A person or persons may decide by
- Will,
- entering a deed of trust, or
- making a declaration
that certain property is to be applied in a particular way.
The person making a Will is called a 'testator'. A person creating a trust while he or she is alive is called a 'settlor'. The persons entrusted with carrying out the wishes of the testator or settlor are called 'trustees'. In family and other private arrangements, the persons who will benefit are called 'beneficiaries'. If someone declares publicly that they hold certain property for others, that person is equivalent to a trustee and those who will benefit are the beneficiaries. In all these – a Will, a deed of trust or a declaration – the beneficiaries might be named (for example, my children A and B) or might be identifiable by description (for example, my grandchildren living at the date of my death).
Private arrangements of this nature are not registrable.

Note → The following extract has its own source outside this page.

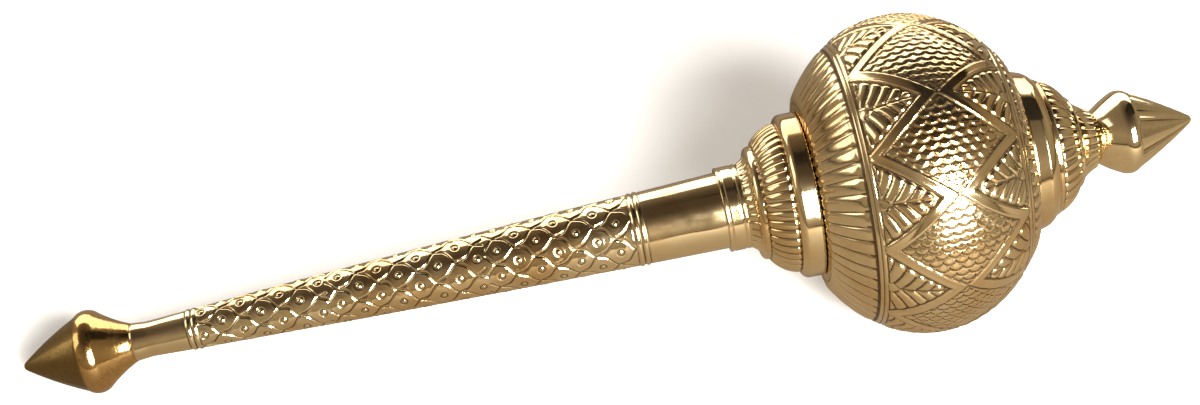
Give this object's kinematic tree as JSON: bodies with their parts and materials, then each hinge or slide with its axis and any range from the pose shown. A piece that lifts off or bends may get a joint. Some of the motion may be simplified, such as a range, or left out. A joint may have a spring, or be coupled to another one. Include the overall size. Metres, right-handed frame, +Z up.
{
  "type": "ceremonial mace",
  "caption": "Brass ceremonial mace with a large round chased head between two fluted cups, a tapered tube handle, a pointed finial and a matching pointed pommel, lying on its side.",
  "frame": {"origin": "on the ground, under the middle of the bounding box of the lying mace", "axes": "+X runs level along the mace from the pommel towards the finial, +Z up; the handle rises towards the head"},
  "size_m": [0.6042, 0.1664, 0.1639],
  "materials": {
    "polished_brass": "polished, with fine scratches and tarnish in the chasing",
    "cast_brass": "cast, half polished, rough and pitted on the cones"
  },
  "bodies": {
    "root": {"pommel": "cast_brass", "handle_tube": "polished_brass", "neck_collar": "polished_brass", "lower_cup": "polished_brass", "ball": "polished_brass", "upper_cup": "polished_brass", "finial": "cast_brass"}
  },
  "joints": []
}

The trustees will administer the trust for the benefit of the named beneficiaries within the maximum time of 80 years that the law allows.
All trusts must make it clear what the purpose of the trust is, what property is the subject of the trust and who the trustees are to be.
What happens when the trust will benefit the community in a charitable way
If the testator or settlor or the person declaring that he or she holds property wishes to benefit the community instead of named or identifiable beneficiaries in a way that the law considers to be charitable, some different considerations apply.
Incorporating under the Charitable Trusts Act 1957
A Board is a body corporate of the same nature as a company or an incorporated society. These are created by an Act of Parliament (the Charitable Trusts Act 1957, the Companies Act 1993 and the Incorporated Societies Act 1908) to give a group of people a single identity for legal purposes.